» **TASK REQUIREMENTS**: Can the data below be echoed back word for word?

» **SOURCE DATA**:

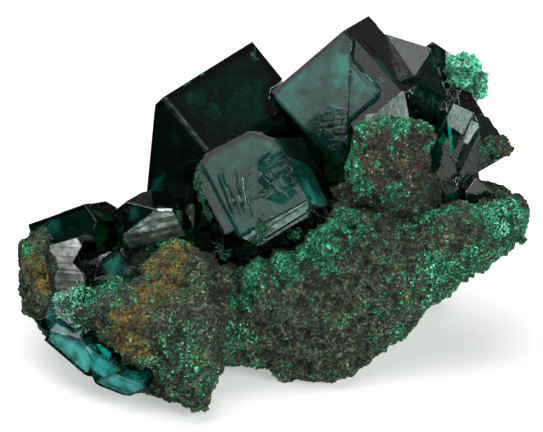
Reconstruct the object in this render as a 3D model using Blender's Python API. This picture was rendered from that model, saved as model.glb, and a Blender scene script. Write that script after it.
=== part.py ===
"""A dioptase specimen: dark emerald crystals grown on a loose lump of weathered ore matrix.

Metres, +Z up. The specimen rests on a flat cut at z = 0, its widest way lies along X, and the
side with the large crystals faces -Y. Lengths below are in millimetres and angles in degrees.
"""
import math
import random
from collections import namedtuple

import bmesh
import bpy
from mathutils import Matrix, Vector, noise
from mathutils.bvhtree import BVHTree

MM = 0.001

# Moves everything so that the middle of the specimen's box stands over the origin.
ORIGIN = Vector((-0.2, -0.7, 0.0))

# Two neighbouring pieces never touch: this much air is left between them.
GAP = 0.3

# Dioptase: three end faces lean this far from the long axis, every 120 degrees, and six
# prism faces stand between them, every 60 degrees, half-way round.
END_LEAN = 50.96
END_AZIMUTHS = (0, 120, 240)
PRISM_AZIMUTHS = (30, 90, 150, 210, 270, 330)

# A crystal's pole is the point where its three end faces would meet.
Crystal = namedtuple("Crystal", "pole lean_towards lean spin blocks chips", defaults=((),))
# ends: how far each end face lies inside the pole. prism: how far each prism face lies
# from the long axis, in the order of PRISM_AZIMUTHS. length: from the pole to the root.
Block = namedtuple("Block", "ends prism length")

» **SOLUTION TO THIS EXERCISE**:
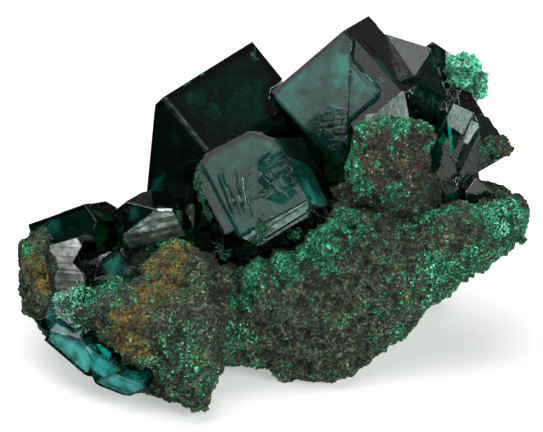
Reconstruct the object in this render as a 3D model using Blender's Python API. This picture was rendered from that model, saved as model.glb, and a Blender scene script. Write that script after it.
=== part.py ===
"""A dioptase specimen: dark emerald crystals grown on a loose lump of weathered ore matrix.

Metres, +Z up. The specimen rests on a flat cut at z = 0, its widest way lies along X, and the
side with the large crystals faces -Y. Lengths below are in millimetres and angles in degrees.
"""
import math
import random
from collections import namedtuple

import bmesh
import bpy
from mathutils import Matrix, Vector, noise
from mathutils.bvhtree import BVHTree

MM = 0.001

# Moves everything so that the middle of the specimen's box stands over the origin.
ORIGIN = Vector((-0.2, -0.7, 0.0))

# Two neighbouring pieces never touch: this much air is left between them.
GAP = 0.3

# Dioptase: three end faces lean this far from the long axis, every 120 degrees, and six
# prism faces stand between them, every 60 degrees, half-way round.
END_LEAN = 50.96
END_AZIMUTHS = (0, 120, 240)
PRISM_AZIMUTHS = (30, 90, 150, 210, 270, 330)

# A crystal's pole is the point where its three end faces would meet.
Crystal = namedtuple("Crystal", "pole lean_towards lean spin blocks chips", defaults=((),))
# ends: how far each end face lies inside the pole. prism: how far each prism face lies
# from the long axis, in the order of PRISM_AZIMUTHS. length: from the pole to the root.
Block = namedtuple("Block", "ends prism length")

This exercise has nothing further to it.